What drew you to BNL?
“I’m here because of the electron-ion collider. It’s the opportunity of a lifetime to actually build a collider.
"This is the only major collider being constructed on the planet for the next one to two decades. It’s very rare and it's very exciting."
Is too much money being spent on scientific research?
“Very basic science is incredibly important. If we do not learn more about the basic laws of nature now, 50 years from now we will not have the new technology. ... The perfect example was in, I think, the 1860s. Queen Victoria of England asked [Scottish physicist James Clerk] Maxwell, what’s this electricity stuff you’re studying good for? And he says, I don’t know, I can’t tell you, but I guarantee someday you’ll tax it. And that’s an old example, but it’s a perfect example and it has replayed itself throughout history, with quantum mechanics and transistors and lasers, computers, the World Wide Web.
"Building this colossal collider [and] the huge cathedral-like detectors that take the data from this collider is on the cutting edge of technology. ... It really draws students into the field, into physics, into science in general. They get excited reading about this and it increases the flow of the talented young people into STEM fields.”
What purpose will Discovery Park and the welcome center serve?

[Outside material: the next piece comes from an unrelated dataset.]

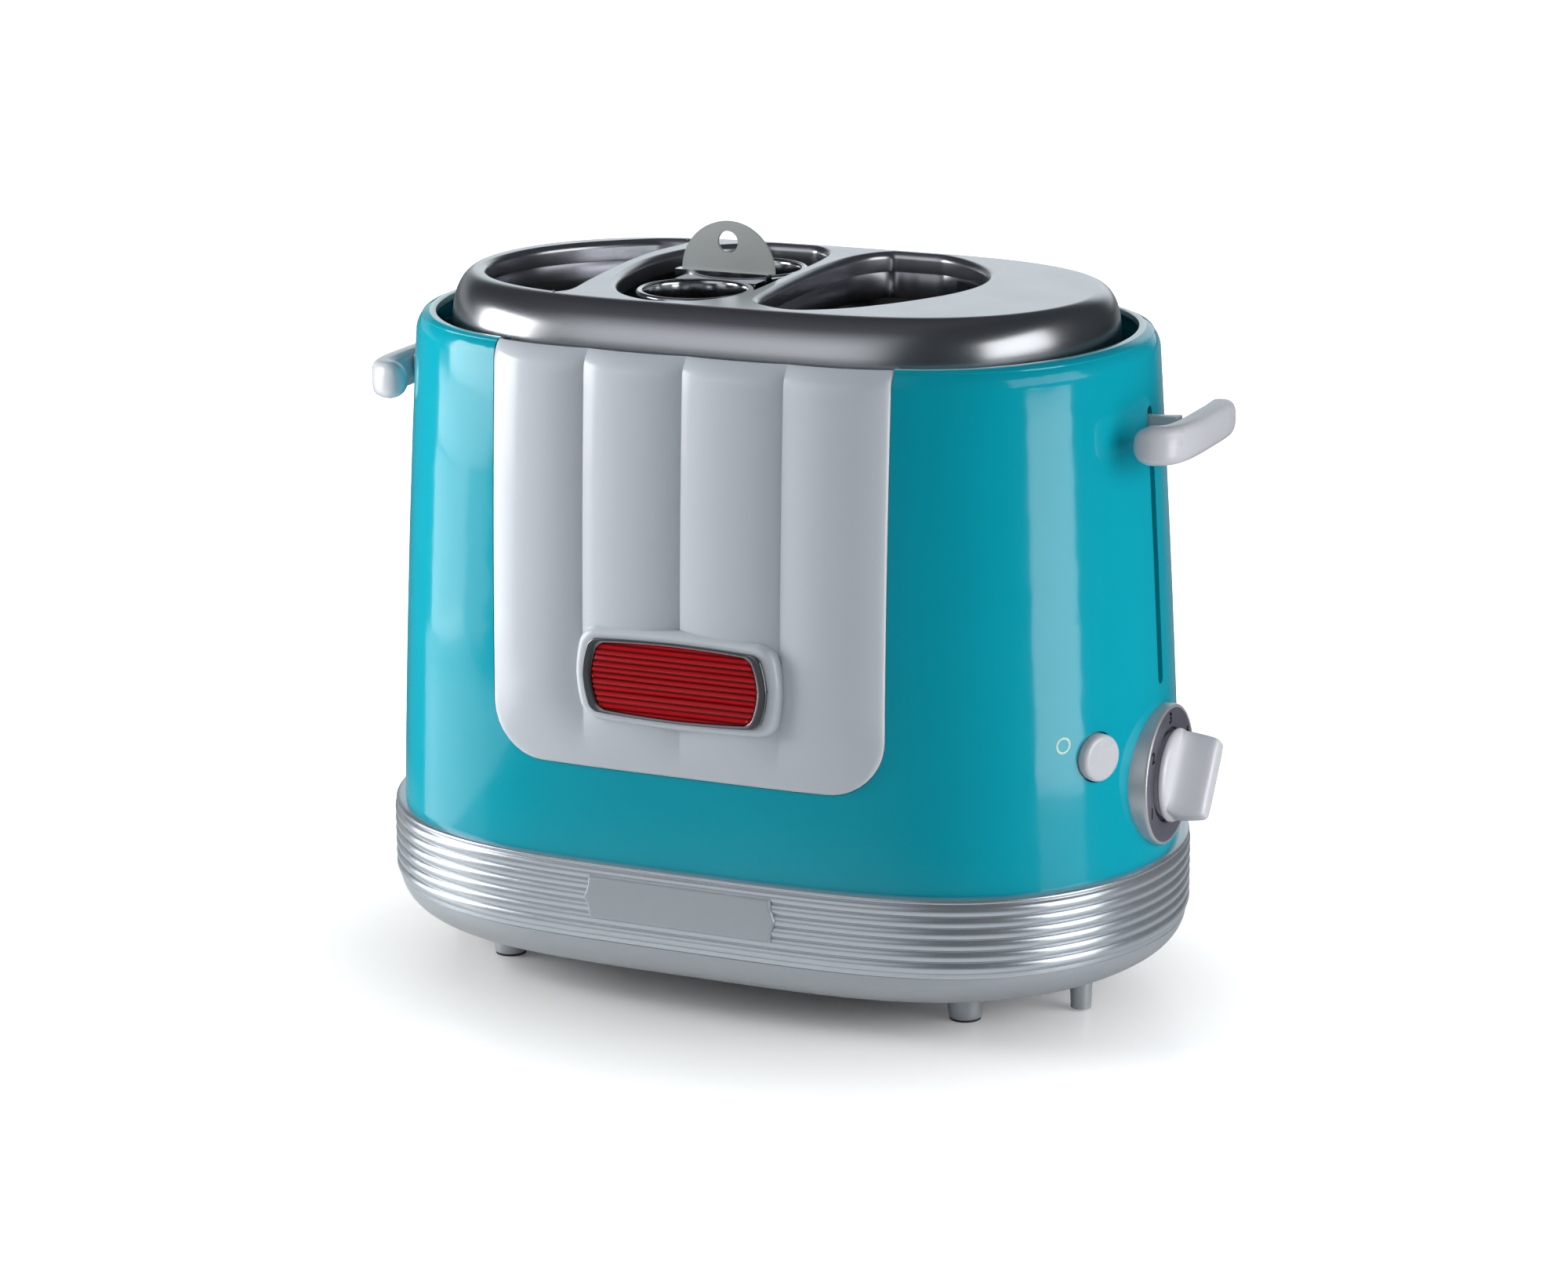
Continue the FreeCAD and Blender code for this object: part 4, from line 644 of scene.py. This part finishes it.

“It will add so much to the laboratory. With the new collider and the new light source, we have a very large volume of users coming onto the lab, and these are scientists from around the globe that come to Brookhaven to use our facilities.
"It will also house a 300-seat conference room and auditorium, which is something that this laboratory greatly needs, where we can host lectures, host scientific conferences and forums, forums for the community. It’s going to be great.”